The two individuals highlighted in red above are the bridges by which information travels between the two most important clusters in this social network. There are several individuals who have more extensive connections than these two within the network (we can tell from the size of their circles) but their position at the cross-roads of the flow of information means they are likely more important than anyone realises. Like Edmund Halley, their diverse relationships mean that they are interested in new and different ways of thinking. When planning how to engage with this network, we would emphasise:
- Their importance is likely only apparent through social network analysis, they are therefore hidden opinion leaders;
- They are probably early adopters, who are open to new ideas and thinking;
- And because they are open to new information, when providing feedback they are likely to supply information about the latest ideas.
n the network above, there is one cluster of individuals, on the right, that appears to dominate the whole disease area. Because the individuals within this cluster are highly interconnected, we can conclude that they are heavily influenced by the thinking of their peers, probably to a far greater extent than the individuals outside the cluster. Often the most well-connected individual within the cluster, the central hub, is the bridge by which new ideas and information flows into the cluster, but that isn’t the case here. In the same way that Halley was on the edge of the clique of London scientists, part of the group are also looking outwards. In the network above the two individuals highlighted in red are on the edge of the cluster, but also the means by which new information is introduced. When seeking to engage with this cluster, it is worth knowing that these two individuals are likely to be the most open to new ways of thinking.

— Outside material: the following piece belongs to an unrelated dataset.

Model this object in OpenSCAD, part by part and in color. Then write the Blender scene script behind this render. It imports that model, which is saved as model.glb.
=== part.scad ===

Structural holes in a network
A social network is the means by which the development and diffusion of new ideas takes place. Some networks are more conducive to the diffusion of innovation than others. A few months ago we conducted an opinion leader identification project for a client. One doctor was a clear opinion leader: he had published many influential and well-respected articles, was a member of a national society’s advisory board and, when we interviewed his peers, was always mentioned as someone whose opinion they respected. However, when we conducted social network analysis of the disease area, we could see that this opinion leader (lone red dot on the left of the map) was socially isolated from the rest of the community, in particular from the cluster in red on the right. Like Newton he had authority, but he didn’t exercise that authority through personal interaction, which is why his centrality score is low and his circle small. We therefore recommended to our client that they ‘fix’ the social network by providing a connection between the lone opinion leader and the dominant cluster. This would make the social network more conducive to the development and spread of ideas. This may seem a small thing, but if Halley had not fixed his social network by establishing a relationship with Newton, we may never have heard of Isaac Newton at all.
This is a flavour of how social network analysis can be of benefit when identifying and working with opinion leaders. Far from being some dry scientific theory, analysis of importance of social networks can bring you closer to the opinion leaders you engage with.